Fowler was presented with the 2013 Princess Jasmine Trailblazer Award by the Women of Wrestling promotion.
News of Fowler’s death was shared on Facebook on May 22, 2023, by many friends, though without details on cause of death.
“I first met Peggy in 1985, and we remained friends all of our lives from that point on,” recalled Jack Lord on Facebook. “She was a tough lady, but also one of the sweetest. I have so many stories of our times together, the mix tag matches that we had (that also involved Selina [Bambi] Majors) and how we always looked out for each other on the road. Rest In Peace, sweetheart. I’m gonna miss you.”
“I am crying my heart out over this. Peggy was a sweetheart. Huge loss of a dear friend,” wrote Velvet McIntyre.

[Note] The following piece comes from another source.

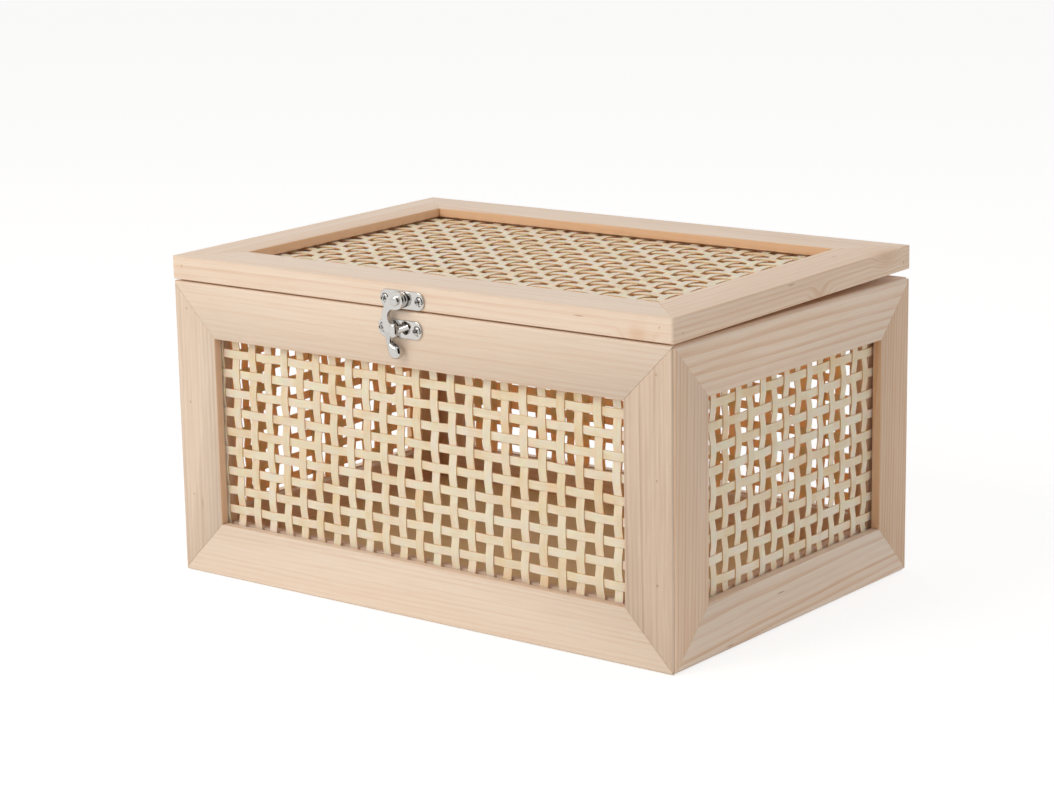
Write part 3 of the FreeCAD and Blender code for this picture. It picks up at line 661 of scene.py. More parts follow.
def run_tree(tree: bpy.types.NodeTree, name: str, values: dict,
             seats: Sequence[Vector] = ()) -> bpy.types.Mesh:
    """Evaluate a node group once, as a plain mesh.

    Args:
        tree: The node group.
        name: Name of the mesh.
        values: Input name to value.
        seats: Points that the node group works on.

    Returns:
        The mesh.
    """
    base = bpy.data.meshes.new(name + "_seats")
    base.from_pydata([tuple(seat) for seat in seats], [], [])
    holder = bpy.data.objects.new(name + "_maker", base)
    bpy.context.scene.collection.objects.link(holder)
    modifier = holder.modifiers.new("maker", "NODES")
    modifier.node_group = tree
    for socket in tree.interface.items_tree:
        if socket.in_out == "INPUT" and socket.name in values:
            modifier[socket.identifier] = values[socket.name]
    bpy.context.view_layer.update()
    graph = bpy.context.evaluated_depsgraph_get()
    mesh = bpy.data.meshes.new_from_object(holder.evaluated_get(graph))
    mesh.name = name
    bpy.data.objects.remove(holder)
    return mesh


def start_tree(name: str, inputs: dict[str, tuple[str, object]]) -> bpy.types.NodeTree:
    """Start a geometry node group with named inputs and one mesh output.

    Args:
        name: The group's name.
        inputs: Input name to its socket type and its first value.

    Returns:
        The group.
    """
    tree = bpy.data.node_groups.new(name, "GeometryNodeTree")
    tree.interface.new_socket("Seats", in_out="INPUT", socket_type="NodeSocketGeometry")
    for label, (kind, value) in inputs.items():
        socket = tree.interface.new_socket(label, in_out="INPUT", socket_type=kind)
        if value is not None:
            socket.default_value = value
    tree.interface.new_socket("Mesh", in_out="OUTPUT", socket_type="NodeSocketGeometry")
    return tree


def end_tree(tree: bpy.types.NodeTree, mesh: Socket, finish: Socket) -> None:
    """Make a node group's instances real, and give them their finish.

    Args:
        tree: The group.
        mesh: Socket of its last geometry.
        finish: Socket of the material.
    """
    real = add(tree, "GeometryNodeRealizeInstances", {"Geometry": mesh}).outputs[0]
    dressed = add(tree, "GeometryNodeSetMaterial", {"Geometry": real, "Material": finish})
    add(tree, "NodeGroupOutput", {0: dressed.outputs[0]})


# Brads: where their heads are sunk under the surface
@dataclass(frozen=True)
class Brads:
    """The brads' places, as the holes that their sunk heads leave in the wood."""

    radius: float = 0.63 * MM
    sink: float = 0.3 * MM
    inset: float = 9.0 * MM
    first_drop: float = 13.4 * MM
    pitch: float = 47.3 * MM
    count: int = 3
    lid_inset: float = 7.0 * MM
    lid_end_drop: float = 4.6 * MM
    lid_side_drop: float = 7.5 * MM
    steps: int = 12

    def mouths(self) -> dict[str, list[Vector]]:
        """The middles of the holes' mouths.

        Returns:
            Name of the member to points on its surface, on the level lid where it is the lid's.
        """
        places: dict[str, list[Vector]] = {}
        for side, across in (("left", -1), ("right", 1)):
            for end, away in (("front", -1), ("back", 1)):
                places["%s_%s_stile" % (end, side)] = [
                    Vector((across * (HALF_WIDTH - self.inset), away * HALF_DEPTH,
                            HEIGHT - self.first_drop - self.pitch * k)) for k in range(self.count)]
                places.setdefault("lid_%s_rail" % end, []).append(Vector((
                    across * (HALF_WIDTH - self.lid_inset), away * HALF_DEPTH,
                    LID_TOP - self.lid_end_drop)))
                places.setdefault("lid_%s_rail" % side, []).append(Vector((
                    across * HALF_WIDTH, away * (HALF_DEPTH - self.lid_inset),
                    LID_TOP - self.lid_side_drop)))
        return places

    def tool(self, points: Sequence[Vector], outward: Vector) -> bpy.types.Mesh:
        """The cylinders that cut the mouths, for points on one surface."""
        solids = Solids()
        for point in points:
            solids.turn([(self.radius, -self.sink), (self.radius, self.sink)], point, outward,
                        self.steps)
        return solids.mesh("brad_mouths")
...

“There are some days that you just wish there was a day with nothing but good news,” wrote Susan “Tex” Green. “Received a call telling me a sister/friend from my wrestling family passed away. Peggy Lee Leather my thoughts and prayers are with you and your families at this time. You will be missed by many. I’ll see you when my number is called. Rest in Peace my friend.”
In her question answer session with Karch, Fowler summed up her run in pro wrestling: “I wouldn’t change my choice of a career for anything. I enjoyed traveling the world, meeting some cool people, and getting out of a one horse town!!”